Science Spotlight

Myf5 and MyoD flex different muscles in transcription

Subfunctionalization of transcription factors separates improved chromatin accessibility from transcriptional activation during differentiation.
Image provided by Dr. Melissa Conerly.

The astonishing diversity of cell types in our bodies is accomplished by activation of a specific set of genes in each cell type. For example, genes required for muscle development and differentiation are turned on in muscle but not neuronal precursors. Cell-type specific transcription is accomplished in part by a class of DNA-binding proteins known as transcription factors. Most transcription factors exist as part of large families and in some of these families it is unclear how functional specificity is achieved between structurally similar members. One such case involves Myf5 and MyoD, transcription factors of the basic helix-loop-helix family involved in skeletal muscle development. These related family members are both required for muscle development. Nevertheless they have distinct functions, as genetic studies showed that one cannot fully compensate for the other in some muscle groups. Previous studies that have focused on family members that function in different cell types have coalesced on a model wherein factor-specific functions are achieved through differences in DNA binding site preferences. A new Fred Hutch study led by Dr. Melissa Conerly, a joint post-doctoral fellow in the Groudine (Basic Sciences Division) and Tapscott Laboratories (Clinical Research and Human Biology Divisions), presents an alternative model wherein the separate roles of Myf5 and MyoD are due to inherent differences in their ability to activate transcription of target genes rather than divergence in their DNA binding site preferences. This study was recently published in Developmental Cell.

The authors first established a system to study the ability of either MyoD or Myf5 to induce muscle cell development and transcriptionally activate muscle-specific genes. To this end, they used lentiviruses to express either factor in mouse embryonic fibroblasts that lack both MyoD and Myf5 (M&M MEFs). These experiments revealed that MyoD, but not Myf5, could both robustly induce M&M MEFs to differentiate into myotubes and activate muscle development genes such as Myog and Cdh15. Genome-wide analyses using next-generation sequencing of RNA (RNA-seq), as well as chromatin immunoprecipitation followed by sequencing of bound DNA (ChIP-seq) of M&M MEFs expressing either MyoD or Myf5, revealed that these factors activated a similar set of genes and bound to the same DNA sites, but that Myf5 activation of myogenic genes was weaker than MyoD activity. Because both proteins bound DNA with similar affinity and histone H4 acetylation levels were equivalent, the investigators hypothesized that Myf5 lacks a strong transcriptional activation domain. To test this directly, portions of either MyoD or Myf5 outside of the DNA binding domain were fused to a heterologous DNA-binding domain (Gal4) and expression of a reporter gene containing Gal4-binding sites was assayed for the various chimeras. In this system, the N-terminal activation domain of MyoD was more than 10-fold more potent than any of the Myf5 domains tested. Importantly, a chimeric protein composed by the MyoD activation domain fused to full-length Myf5 (Myf5 chimera) rescued the ability of Myf5 to both upregulate gene expression and induce muscle differentiation. Finally, the researchers tested the ability of MyoD, Myf5, and the Myf5 chimera to recruit RNA polymerase II and found that of these, only Myf5 could not robustly recruit RNA polymerase II.

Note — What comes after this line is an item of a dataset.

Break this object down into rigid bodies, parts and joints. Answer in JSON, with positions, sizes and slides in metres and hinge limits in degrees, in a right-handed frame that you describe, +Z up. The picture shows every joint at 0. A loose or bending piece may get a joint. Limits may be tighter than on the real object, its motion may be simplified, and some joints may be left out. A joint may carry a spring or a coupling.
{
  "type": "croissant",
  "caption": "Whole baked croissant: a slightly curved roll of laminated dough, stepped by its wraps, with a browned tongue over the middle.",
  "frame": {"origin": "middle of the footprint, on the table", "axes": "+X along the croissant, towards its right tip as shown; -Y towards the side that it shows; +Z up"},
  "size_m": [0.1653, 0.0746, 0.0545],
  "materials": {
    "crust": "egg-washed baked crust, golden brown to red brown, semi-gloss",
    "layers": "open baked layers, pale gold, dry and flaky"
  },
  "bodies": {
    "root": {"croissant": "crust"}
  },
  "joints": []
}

Overall, this study showed that MyoD and Myf5 have separate roles in cell type specification with Myf5 acting first mostly as chromatin modifier rather than a transcriptional activator, whereas MyoD retained both chromatin modifying and robust transcriptional activation during muscle differentiation. Said Dr. Conerly "Though Myf5 is classified as a transcription factor, we found that the primary function appears to be the modulation of chromatin structure rather than transcriptional activity. In contrast, MyoG, a late factor has little ability to modulate chromatin structure, but when presented with accessible sites, can robustly activate transcription. Thus the early events in lineage specification appear to be focused on 'setting the stage' for later factors to act".

Conerly ML,Yao Z,Zhong JW,Groudine M,Tapscott SJ. 2016. Distinct activities of Myf5 and MyoD indicate separate roles in skeletal muscle lineage specification and differentiation. Dev Cell, 36(4), 375-85.

Funding for this work was provided by the National Institutes of Health.